→ **WRITTEN INSTRUCTION**
Write out the listing beneath this instruction in its entirety, exactly as it reads.

→ **SOURCE DATA**
= = = = =

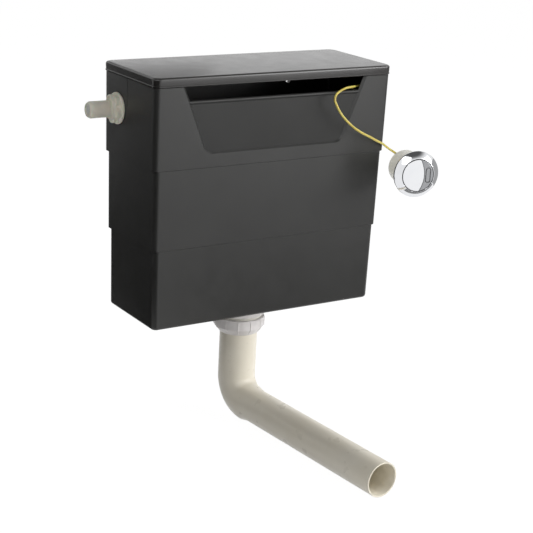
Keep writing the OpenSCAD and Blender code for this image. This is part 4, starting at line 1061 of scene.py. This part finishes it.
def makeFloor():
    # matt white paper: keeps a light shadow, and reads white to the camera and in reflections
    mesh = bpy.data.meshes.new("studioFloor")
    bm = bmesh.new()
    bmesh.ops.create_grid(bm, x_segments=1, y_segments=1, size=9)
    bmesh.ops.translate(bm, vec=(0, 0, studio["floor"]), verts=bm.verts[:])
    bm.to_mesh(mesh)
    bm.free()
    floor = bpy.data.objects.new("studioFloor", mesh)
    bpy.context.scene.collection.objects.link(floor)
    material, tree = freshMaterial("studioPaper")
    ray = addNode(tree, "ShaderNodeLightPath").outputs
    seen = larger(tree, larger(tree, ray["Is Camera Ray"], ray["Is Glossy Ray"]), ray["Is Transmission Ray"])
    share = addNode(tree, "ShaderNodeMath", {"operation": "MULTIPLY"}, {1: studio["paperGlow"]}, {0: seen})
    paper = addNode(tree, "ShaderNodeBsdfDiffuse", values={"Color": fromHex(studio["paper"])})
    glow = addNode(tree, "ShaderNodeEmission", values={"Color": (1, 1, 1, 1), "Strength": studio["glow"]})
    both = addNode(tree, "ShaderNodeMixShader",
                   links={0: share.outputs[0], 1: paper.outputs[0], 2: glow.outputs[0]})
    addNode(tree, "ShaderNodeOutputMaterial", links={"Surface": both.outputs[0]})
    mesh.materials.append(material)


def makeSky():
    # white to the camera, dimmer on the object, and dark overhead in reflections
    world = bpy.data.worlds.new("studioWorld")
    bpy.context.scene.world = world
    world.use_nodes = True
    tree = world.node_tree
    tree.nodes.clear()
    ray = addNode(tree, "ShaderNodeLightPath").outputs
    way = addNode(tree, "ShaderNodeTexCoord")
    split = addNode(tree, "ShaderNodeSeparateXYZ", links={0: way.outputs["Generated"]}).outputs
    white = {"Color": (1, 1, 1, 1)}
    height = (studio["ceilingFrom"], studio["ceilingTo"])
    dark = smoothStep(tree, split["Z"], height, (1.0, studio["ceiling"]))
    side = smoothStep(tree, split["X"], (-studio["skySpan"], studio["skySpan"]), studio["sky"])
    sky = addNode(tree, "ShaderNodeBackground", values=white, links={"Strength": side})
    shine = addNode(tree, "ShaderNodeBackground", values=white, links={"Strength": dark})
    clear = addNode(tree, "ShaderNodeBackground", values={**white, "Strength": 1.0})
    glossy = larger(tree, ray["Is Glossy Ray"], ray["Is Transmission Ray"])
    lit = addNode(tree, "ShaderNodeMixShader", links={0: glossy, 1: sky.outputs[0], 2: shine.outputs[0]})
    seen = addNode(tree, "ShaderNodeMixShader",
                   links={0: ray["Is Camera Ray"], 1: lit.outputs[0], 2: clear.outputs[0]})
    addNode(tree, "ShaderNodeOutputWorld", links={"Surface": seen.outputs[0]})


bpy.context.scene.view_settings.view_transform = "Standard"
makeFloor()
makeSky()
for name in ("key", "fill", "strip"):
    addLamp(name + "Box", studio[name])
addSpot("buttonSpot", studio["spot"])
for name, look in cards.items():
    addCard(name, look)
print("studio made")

= = = = =

→ **EXPECTED OUTPUT**
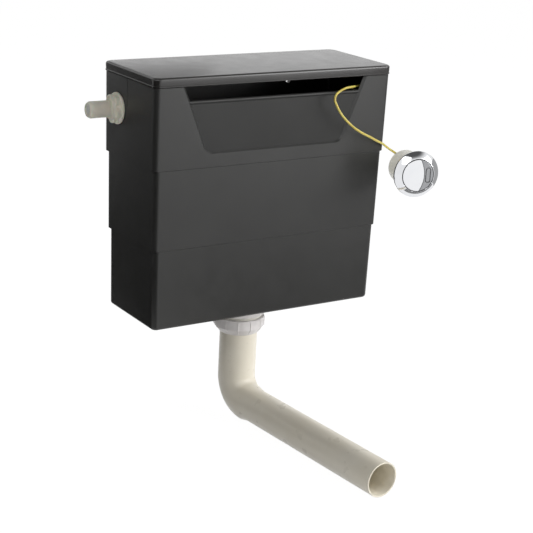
Keep writing the OpenSCAD and Blender code for this image. This is part 4, starting at line 1061 of scene.py. This part finishes it.
def makeFloor():
    # matt white paper: keeps a light shadow, and reads white to the camera and in reflections
    mesh = bpy.data.meshes.new("studioFloor")
    bm = bmesh.new()
    bmesh.ops.create_grid(bm, x_segments=1, y_segments=1, size=9)
    bmesh.ops.translate(bm, vec=(0, 0, studio["floor"]), verts=bm.verts[:])
    bm.to_mesh(mesh)
    bm.free()
    floor = bpy.data.objects.new("studioFloor", mesh)
    bpy.context.scene.collection.objects.link(floor)
    material, tree = freshMaterial("studioPaper")
    ray = addNode(tree, "ShaderNodeLightPath").outputs
    seen = larger(tree, larger(tree, ray["Is Camera Ray"], ray["Is Glossy Ray"]), ray["Is Transmission Ray"])
    share = addNode(tree, "ShaderNodeMath", {"operation": "MULTIPLY"}, {1: studio["paperGlow"]}, {0: seen})
    paper = addNode(tree, "ShaderNodeBsdfDiffuse", values={"Color": fromHex(studio["paper"])})
    glow = addNode(tree, "ShaderNodeEmission", values={"Color": (1, 1, 1, 1), "Strength": studio["glow"]})
    both = addNode(tree, "ShaderNodeMixShader",
                   links={0: share.outputs[0], 1: paper.outputs[0], 2: glow.outputs[0]})
    addNode(tree, "ShaderNodeOutputMaterial", links={"Surface": both.outputs[0]})
    mesh.materials.append(material)


def makeSky():
    # white to the camera, dimmer on the object, and dark overhead in reflections
    world = bpy.data.worlds.new("studioWorld")
    bpy.context.scene.world = world
    world.use_nodes = True
    tree = world.node_tree
    tree.nodes.clear()
    ray = addNode(tree, "ShaderNodeLightPath").outputs
    way = addNode(tree, "ShaderNodeTexCoord")
    split = addNode(tree, "ShaderNodeSeparateXYZ", links={0: way.outputs["Generated"]}).outputs
    white = {"Color": (1, 1, 1, 1)}
    height = (studio["ceilingFrom"], studio["ceilingTo"])
    dark = smoothStep(tree, split["Z"], height, (1.0, studio["ceiling"]))
    side = smoothStep(tree, split["X"], (-studio["skySpan"], studio["skySpan"]), studio["sky"])
    sky = addNode(tree, "ShaderNodeBackground", values=white, links={"Strength": side})
    shine = addNode(tree, "ShaderNodeBackground", values=white, links={"Strength": dark})
    clear = addNode(tree, "ShaderNodeBackground", values={**white, "Strength": 1.0})
    glossy = larger(tree, ray["Is Glossy Ray"], ray["Is Transmission Ray"])
    lit = addNode(tree, "ShaderNodeMixShader", links={0: glossy, 1: sky.outputs[0], 2: shine.outputs[0]})
    seen = addNode(tree, "ShaderNodeMixShader",
                   links={0: ray["Is Camera Ray"], 1: lit.outputs[0], 2: clear.outputs[0]})
    addNode(tree, "ShaderNodeOutputWorld", links={"Surface": seen.outputs[0]})


bpy.context.scene.view_settings.view_transform = "Standard"
makeFloor()
makeSky()
for name in ("key", "fill", "strip"):
    addLamp(name + "Box", studio[name])
addSpot("buttonSpot", studio["spot"])
for name, look in cards.items():
    addCard(name, look)
print("studio made")